…В свой полуподвал Каленин вернулся в скверном настроении. Вскоре оно стало просто отвратительным. И дело было не только в том, что история недавнего самоубийства доктора не добавляла уюта этому жилищу. По некоторым признакам Беркас сразу же установил, что за время его отсутствия кто-то побывал в квартире.

Сначала он заметил, что на недавно купленном японском двухкассетнике была сбита настройка, установленная на радиоволну Москвы. Потом его взгляд упал на книгу Бориса Пастернака «Доктор Живаго», лежащую там же, где он ее оставил, в книжном шкафу, но раскрытую вовсе не на той странице, на которой остановился Беркас. Страницу эту он отлично запомнил…

«Может быть, ветер? – подумал Беркас. И сам же себя осадил: – Какой ветер в полуподвале с закрытыми окнами, да еще внутри книжного шкафа! Ну, допустим, внеурочно пришла Putzfrau[10], хотя сегодня не ее день. Но затевать уборку на ночь глядя – чушь! Ага! Вот еще один след! Отлично помню, что куртку вешал в шкаф молнией к задней стенке. А сейчас она висит наоборот. Черт побери! Кто-то явно рылся в моих вещах! Кто-то шарил в ящиках! Но зачем?! Кому нужны мои книги, мои тряпки? Надо завтра же переговорить с хозяйкой! А может быть, и съехать из этого дома! Хозяйка! Фрау Шевалье! Может быть, это она роется в его вещах?»

Каленин вспомнил недавний сон, и ему вновь стало не по себе. Он двинулся на кухню и включил чайник. Ему почему-то не хотелось оставаться в кабинете, и он решил почитать при ярком свете за маленьким кухонным столиком. Беркас вернулся, открыл книжный шкаф, потянулся за книгой и вдруг, потеряв равновесие, сильно оперся рукой на заднюю стенку, которая неожиданно отделилась от каркаса шкафа и отодвинулась вглубь сантиметров на десять. Откуда-то повеяло холодным воздухом. Каленин растерянно заглядывал внутрь, не понимая, как может задняя стенка шкафа продавить кирпичную кладку. Раздумывая над этим вопросом, он еще раз сильно надавил на фанеру двумя руками, и стена снова подалась дальше вглубь, открывая замаскированный вход в помещение, которое располагалось за стеной.

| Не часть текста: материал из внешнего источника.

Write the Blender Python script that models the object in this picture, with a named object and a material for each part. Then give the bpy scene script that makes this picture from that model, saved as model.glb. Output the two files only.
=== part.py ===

Беркас застыл, чувствуя, как сердце болезненно бьется где-то в области горла. Дыхание сделалось частым и хриплым. Было ужасно страшно. Но любопытство перебороло страх, и он, быстро выложив на пол книги и аккуратно вынув книжные полки, решительно шагнул в шкаф, с облегчением ощущая, что в кулаке у него зажат коробок спичек, который он только что использовал для разжигания газовой плиты…

Попытка найти выключатель ничем не увенчалась. Да к тому же Каленин вовремя подумал, что если он зажжет свет, то это сразу будет видно с улицы. С одной стороны, в этом не было ничего особенного. В конце концов, он обнаружил потайную дверь случайно и его ночное проникновение в пустующее помещение не сильно нарушало правила приличия. С другой, было во всем этом что-то тревожное, и ему не очень хотелось, чтобы в эту минуту его обнаружили и спросили, что он делает в комнатах, где еще недавно принимал пациентов покойный доктор.

…Коробок спичек почти закончился, и с каждой гаснущей спичкой Беркас испытывал нарастающее чувство разочарования: он увидел почти пустое помещение, подготовленное к будущему ремонту. Мебель вся вынесена, кое-где по углам лежал аккуратно собранный в кучи мусор – обрывки бумаг, какие-то стеклянные банки, упаковки от лекарств. На стенах висели многочисленные обветшавшие плакаты, обещавшие пациентам быстрое избавление от кариеса и разъяснявшие, как пользоваться зубной пастой. Одним словом, ничего интересного.

Главный вопрос, поддерживавший его любопытство и заставлявший продолжать осмотр, состоял в том, что покойный или кто-то другой – возможно, сама фрау Шевалье – для чего-то замаскировал потайную дверь в пустующее помещение. Какой смысл в том, чтобы закрывать дверь книжным шкафом да еще маскировать ее под стену? Ведь Беркас успел заметить, что со стороны его спальни дверь выглядела как часть стены и была аккуратно обклеена обоями. Зачем? Какая-то тайна за всем этим ощущалась, и Беркас хотел ее открыть. Но тайна не давалась. Все выглядело ровно так, как и должно было выглядеть: пахло нежилой сыростью, а каждый шаг отдавался гулкой пустотой.